WHAT IS EXPECTED » Write out each line beneath this one exactly as it reads.

SOURCE MATERIAL »
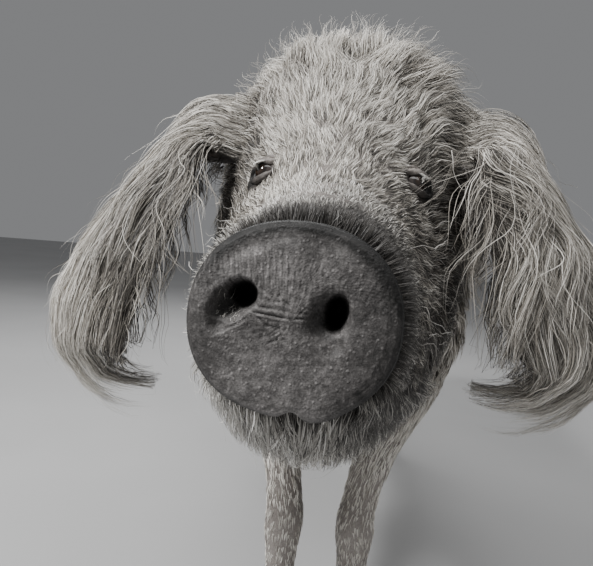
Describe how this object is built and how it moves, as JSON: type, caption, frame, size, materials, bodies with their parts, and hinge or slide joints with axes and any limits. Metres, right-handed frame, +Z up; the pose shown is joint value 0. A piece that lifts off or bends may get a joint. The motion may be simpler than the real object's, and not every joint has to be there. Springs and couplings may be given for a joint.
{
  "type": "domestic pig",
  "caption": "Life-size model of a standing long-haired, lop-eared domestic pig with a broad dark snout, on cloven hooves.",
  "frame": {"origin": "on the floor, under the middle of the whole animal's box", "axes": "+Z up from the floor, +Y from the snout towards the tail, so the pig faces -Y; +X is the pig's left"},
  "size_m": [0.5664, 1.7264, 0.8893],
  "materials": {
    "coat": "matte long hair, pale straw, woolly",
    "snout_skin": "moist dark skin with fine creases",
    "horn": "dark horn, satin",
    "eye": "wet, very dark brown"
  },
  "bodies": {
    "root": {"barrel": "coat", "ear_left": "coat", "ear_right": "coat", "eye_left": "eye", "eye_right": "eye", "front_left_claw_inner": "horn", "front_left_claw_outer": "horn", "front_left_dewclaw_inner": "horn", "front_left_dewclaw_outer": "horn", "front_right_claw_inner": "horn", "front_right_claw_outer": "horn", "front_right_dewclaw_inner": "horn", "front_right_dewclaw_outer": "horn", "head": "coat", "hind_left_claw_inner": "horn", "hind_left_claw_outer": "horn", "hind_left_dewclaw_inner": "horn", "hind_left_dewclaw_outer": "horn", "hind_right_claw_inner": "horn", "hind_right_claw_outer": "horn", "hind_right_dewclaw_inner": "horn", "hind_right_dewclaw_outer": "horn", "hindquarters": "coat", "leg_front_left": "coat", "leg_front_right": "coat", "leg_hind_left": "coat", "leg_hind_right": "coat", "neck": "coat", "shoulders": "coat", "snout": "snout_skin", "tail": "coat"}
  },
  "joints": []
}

FINAL ANSWER »
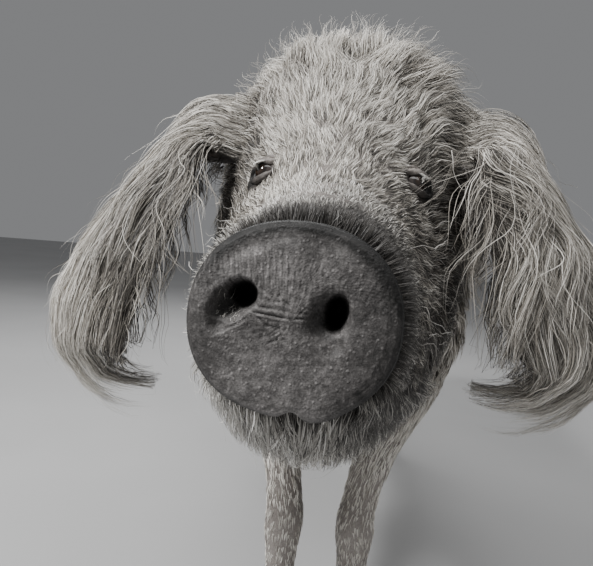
Describe how this object is built and how it moves, as JSON: type, caption, frame, size, materials, bodies with their parts, and hinge or slide joints with axes and any limits. Metres, right-handed frame, +Z up; the pose shown is joint value 0. A piece that lifts off or bends may get a joint. The motion may be simpler than the real object's, and not every joint has to be there. Springs and couplings may be given for a joint.
{
  "type": "domestic pig",
  "caption": "Life-size model of a standing long-haired, lop-eared domestic pig with a broad dark snout, on cloven hooves.",
  "frame": {"origin": "on the floor, under the middle of the whole animal's box", "axes": "+Z up from the floor, +Y from the snout towards the tail, so the pig faces -Y; +X is the pig's left"},
  "size_m": [0.5664, 1.7264, 0.8893],
  "materials": {
    "coat": "matte long hair, pale straw, woolly",
    "snout_skin": "moist dark skin with fine creases",
    "horn": "dark horn, satin",
    "eye": "wet, very dark brown"
  },
  "bodies": {
    "root": {"barrel": "coat", "ear_left": "coat", "ear_right": "coat", "eye_left": "eye", "eye_right": "eye", "front_left_claw_inner": "horn", "front_left_claw_outer": "horn", "front_left_dewclaw_inner": "horn", "front_left_dewclaw_outer": "horn", "front_right_claw_inner": "horn", "front_right_claw_outer": "horn", "front_right_dewclaw_inner": "horn", "front_right_dewclaw_outer": "horn", "head": "coat", "hind_left_claw_inner": "horn", "hind_left_claw_outer": "horn", "hind_left_dewclaw_inner": "horn", "hind_left_dewclaw_outer": "horn", "hind_right_claw_inner": "horn", "hind_right_claw_outer": "horn", "hind_right_dewclaw_inner": "horn", "hind_right_dewclaw_outer": "horn", "hindquarters": "coat", "leg_front_left": "coat", "leg_front_right": "coat", "leg_hind_left": "coat", "leg_hind_right": "coat", "neck": "coat", "shoulders": "coat", "snout": "snout_skin", "tail": "coat"}
  },
  "joints": []
}